--- Start ---
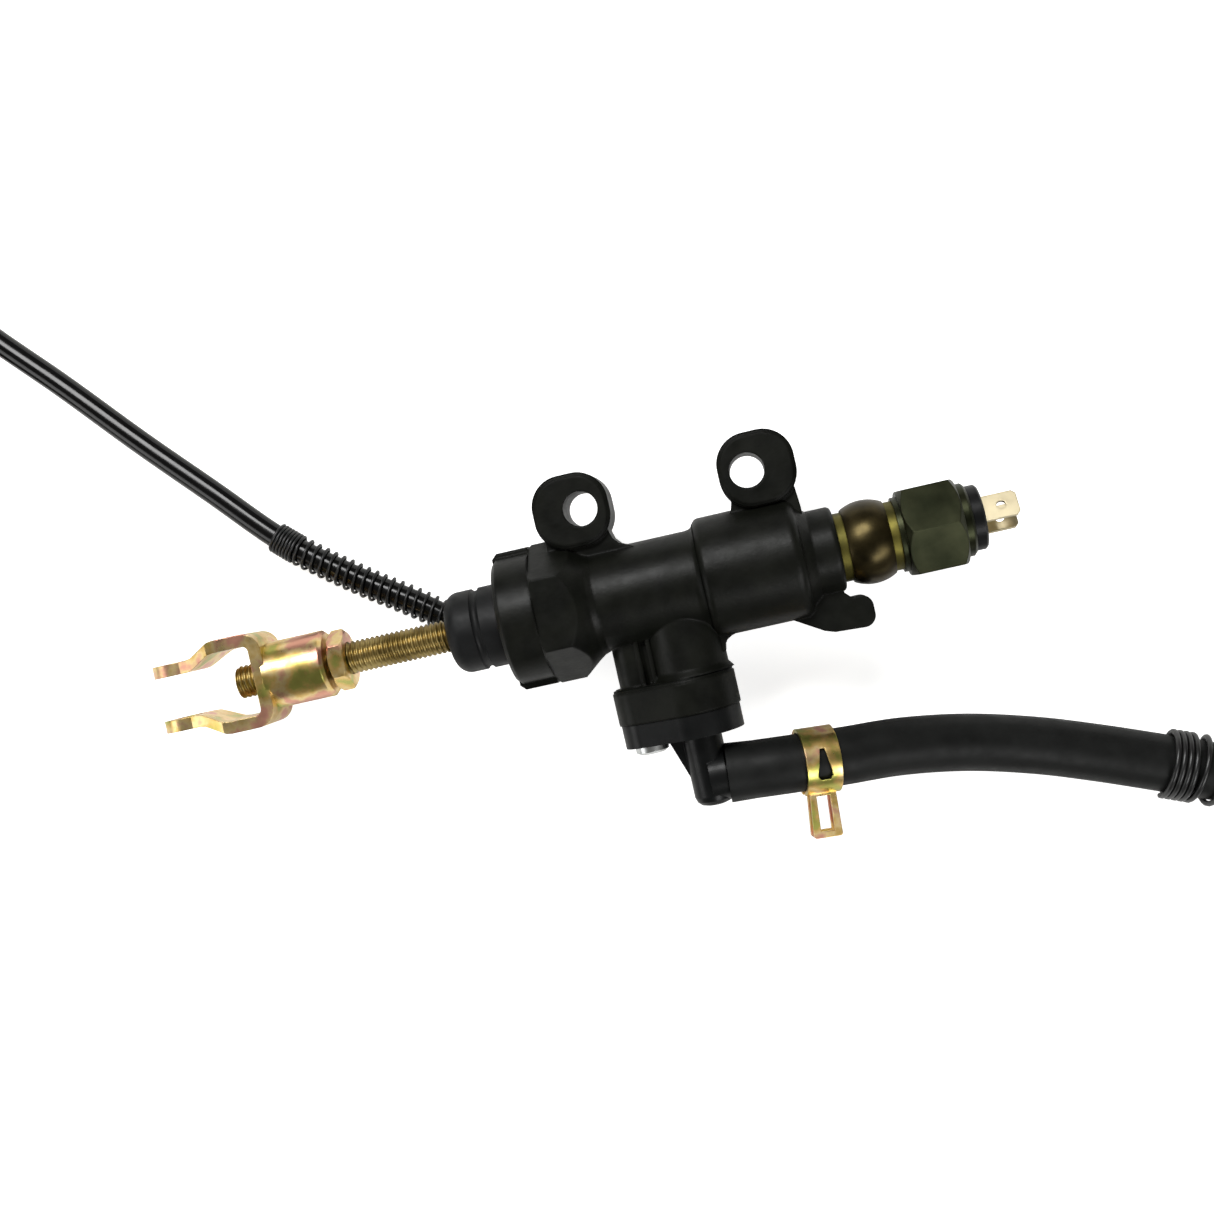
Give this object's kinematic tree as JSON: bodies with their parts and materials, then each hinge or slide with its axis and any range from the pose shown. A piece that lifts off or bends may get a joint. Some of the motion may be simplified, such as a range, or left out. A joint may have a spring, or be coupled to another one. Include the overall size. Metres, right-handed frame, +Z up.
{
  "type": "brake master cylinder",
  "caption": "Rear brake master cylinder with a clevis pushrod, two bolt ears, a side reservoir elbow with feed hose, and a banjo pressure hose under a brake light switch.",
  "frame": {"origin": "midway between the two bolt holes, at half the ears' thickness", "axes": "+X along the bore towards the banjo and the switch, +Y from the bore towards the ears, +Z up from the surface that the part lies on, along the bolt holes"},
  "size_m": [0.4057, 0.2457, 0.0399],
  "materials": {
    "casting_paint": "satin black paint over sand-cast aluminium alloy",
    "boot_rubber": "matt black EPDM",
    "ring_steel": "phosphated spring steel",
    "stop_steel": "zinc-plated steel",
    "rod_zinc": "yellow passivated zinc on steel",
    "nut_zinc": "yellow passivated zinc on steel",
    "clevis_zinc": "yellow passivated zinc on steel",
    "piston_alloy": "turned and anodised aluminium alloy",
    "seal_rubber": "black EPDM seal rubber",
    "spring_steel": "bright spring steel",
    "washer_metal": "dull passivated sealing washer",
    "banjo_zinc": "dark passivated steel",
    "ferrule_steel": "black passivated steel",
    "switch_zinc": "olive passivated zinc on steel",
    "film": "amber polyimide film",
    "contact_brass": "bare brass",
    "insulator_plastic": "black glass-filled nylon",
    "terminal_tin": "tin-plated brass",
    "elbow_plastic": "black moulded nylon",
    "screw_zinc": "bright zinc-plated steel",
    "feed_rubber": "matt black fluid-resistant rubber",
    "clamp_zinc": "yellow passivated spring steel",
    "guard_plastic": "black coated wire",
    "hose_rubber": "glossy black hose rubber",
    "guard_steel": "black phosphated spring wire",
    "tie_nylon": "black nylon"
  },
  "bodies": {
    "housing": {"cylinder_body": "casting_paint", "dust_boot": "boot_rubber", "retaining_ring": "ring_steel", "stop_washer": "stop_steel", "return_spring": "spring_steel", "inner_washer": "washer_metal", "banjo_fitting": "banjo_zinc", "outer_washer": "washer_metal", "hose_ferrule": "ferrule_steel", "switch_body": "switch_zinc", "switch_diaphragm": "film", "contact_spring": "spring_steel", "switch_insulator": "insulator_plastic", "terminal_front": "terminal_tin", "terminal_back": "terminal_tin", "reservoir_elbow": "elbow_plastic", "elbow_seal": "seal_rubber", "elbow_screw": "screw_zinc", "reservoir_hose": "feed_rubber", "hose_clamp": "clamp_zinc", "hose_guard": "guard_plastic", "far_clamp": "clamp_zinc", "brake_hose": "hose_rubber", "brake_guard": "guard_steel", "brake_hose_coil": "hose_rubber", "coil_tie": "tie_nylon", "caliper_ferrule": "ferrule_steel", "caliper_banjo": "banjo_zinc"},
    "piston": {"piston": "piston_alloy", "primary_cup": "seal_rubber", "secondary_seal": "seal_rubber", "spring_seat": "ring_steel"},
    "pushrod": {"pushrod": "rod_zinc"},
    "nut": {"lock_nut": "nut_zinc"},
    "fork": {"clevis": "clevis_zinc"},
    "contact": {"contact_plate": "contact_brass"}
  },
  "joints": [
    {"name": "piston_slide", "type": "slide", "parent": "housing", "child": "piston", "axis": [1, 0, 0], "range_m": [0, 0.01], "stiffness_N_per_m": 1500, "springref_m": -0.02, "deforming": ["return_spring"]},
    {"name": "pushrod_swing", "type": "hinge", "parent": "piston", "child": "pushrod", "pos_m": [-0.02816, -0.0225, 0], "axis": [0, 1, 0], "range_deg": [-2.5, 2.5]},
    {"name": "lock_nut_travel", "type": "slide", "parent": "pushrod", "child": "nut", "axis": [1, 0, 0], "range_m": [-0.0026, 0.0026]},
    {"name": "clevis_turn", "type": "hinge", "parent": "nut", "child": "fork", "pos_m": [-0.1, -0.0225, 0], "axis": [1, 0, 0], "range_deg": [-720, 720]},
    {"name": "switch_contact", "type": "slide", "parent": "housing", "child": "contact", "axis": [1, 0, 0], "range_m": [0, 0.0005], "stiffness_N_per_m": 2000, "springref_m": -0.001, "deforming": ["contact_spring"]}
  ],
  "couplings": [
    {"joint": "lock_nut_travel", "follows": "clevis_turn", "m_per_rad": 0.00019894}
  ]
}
--- End ---
What this task involves
Look through the data and show every line containing "frame".

Solution for this task
Give this object's kinematic tree as JSON: bodies with their parts and materials, then each hinge or slide with its axis and any range from the pose shown. A piece that lifts off or bends may get a joint. Some of the motion may be simplified, such as a range, or left out. A joint may have a spring, or be coupled to another one. Include the overall size. Metres, right-handed frame, +Z up.
  "frame": {"origin": "midway between the two bolt holes, at half the ears' thickness", "axes": "+X along the bore towards the banjo and the switch, +Y from the bore towards the ears, +Z up from the surface that the part lies on, along the bolt holes"},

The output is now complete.